Батальон нанес удар, прорвал линию фронта, и два бронетранспортера М-17 вышли в немецкий тыл. Замаскировались в кукурузе у дороги, ждут. Им бог послал подарок – колонну легковых машин. Впереди бронетранспортер, сзади – тоже и два десятка машин. Едет начальство! Они как ударили с крупнокалиберных пулеметов – машины горят. Ребята бросились к колонне, набили бронетранспортер портфелями, взяли живыми несколько офицеров: генерала, подполковника и капитана. Подполковник оказался власовцем. Начал им мораль читать: "Я весь мир объездил. Отец у меня профессор. Что вы видели в этой жизни? Вы как жили серыми, так ими и останетесь". Ребята обозлились, исколошматили его, но перестарались – привезли труп. Генерал оказался интендантом – что он мог знать? И капитан тоже не особенно много знал. В разведбате говорили, что ребята из этой группы получат как минимум орден Боевого Красного Знамени, а Катушев, командир группы, – Героя. А им дали по ордену Отечественной войны, и больше ничего! Да еще выговор с разбором поведения. Разведчик не имеет права трогать захваченного пленного!

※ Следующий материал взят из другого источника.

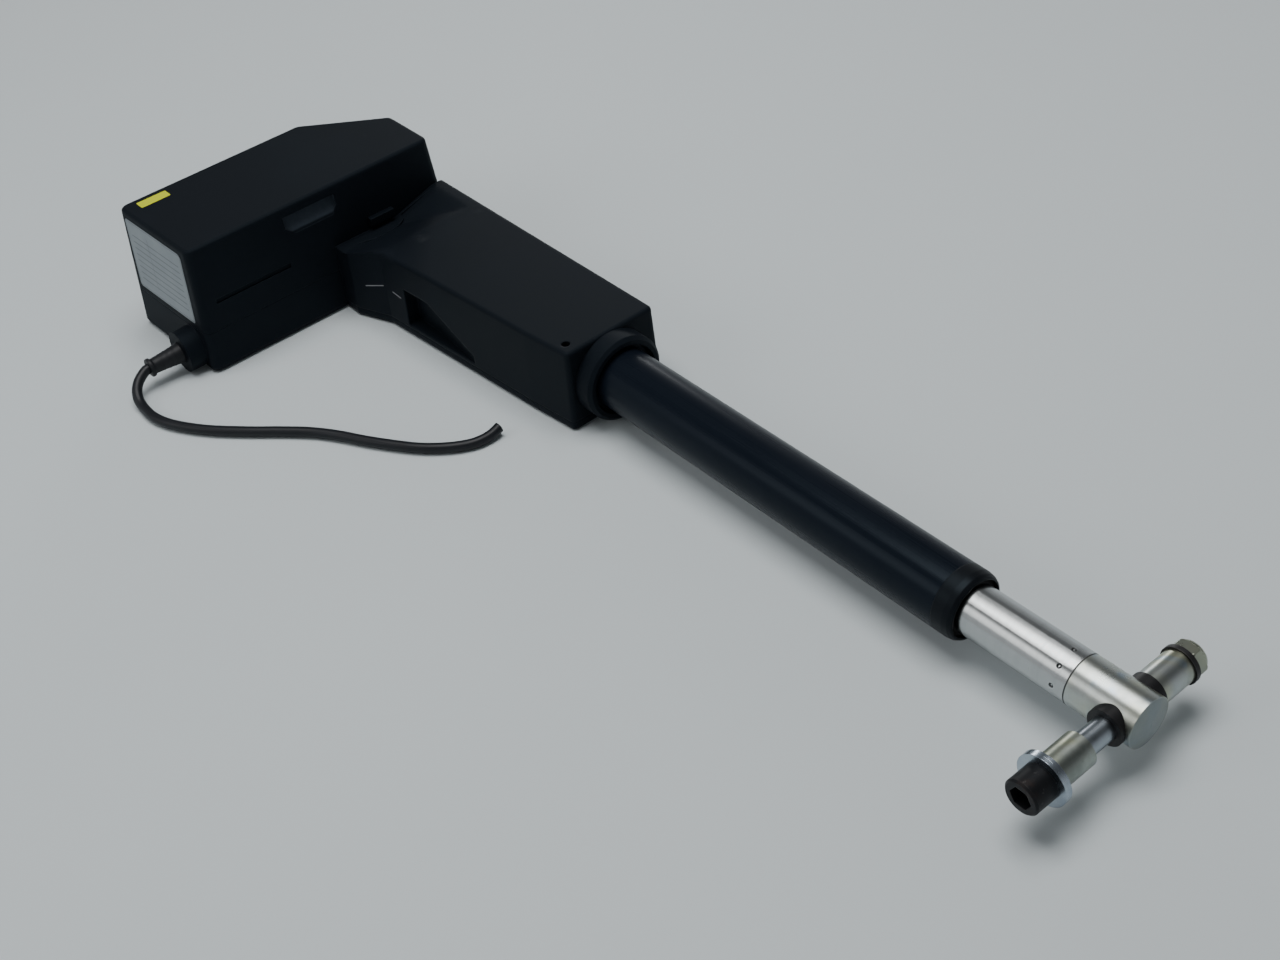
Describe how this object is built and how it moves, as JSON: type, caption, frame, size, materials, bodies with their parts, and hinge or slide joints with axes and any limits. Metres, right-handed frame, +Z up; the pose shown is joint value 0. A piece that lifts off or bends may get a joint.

– Наших солдат, сдававшихся в плен, видели?
Видел. В окружении. Мы лежим, и вдруг смотрю: поднимается один, потом другой и идут сдаваться в плен. Вот тут хочется их шлепнуть. Кто же драться будет? Но стрелять не стал. Черт с ними! Мы знали, видели, как немцы с пленными обращаются.
– В вашем подразделении были люди молодого возраста в основном? Или были люди постарше?
Мне было 19 лет, но были и постарше. К войне все одинаково относились – надо Родину защищать. Вот когда мы из окружения у озера Селигер вышли, меня, младшего сержанта, назначили командиром взвода. Я должен был готовить пополнение из людей, годившихся по возрасту мне в отцы, 40–45 лет. Я учил их стрелять, но что я, танкист, мог им показать в плане тактики? Управлять солдатами я не мог.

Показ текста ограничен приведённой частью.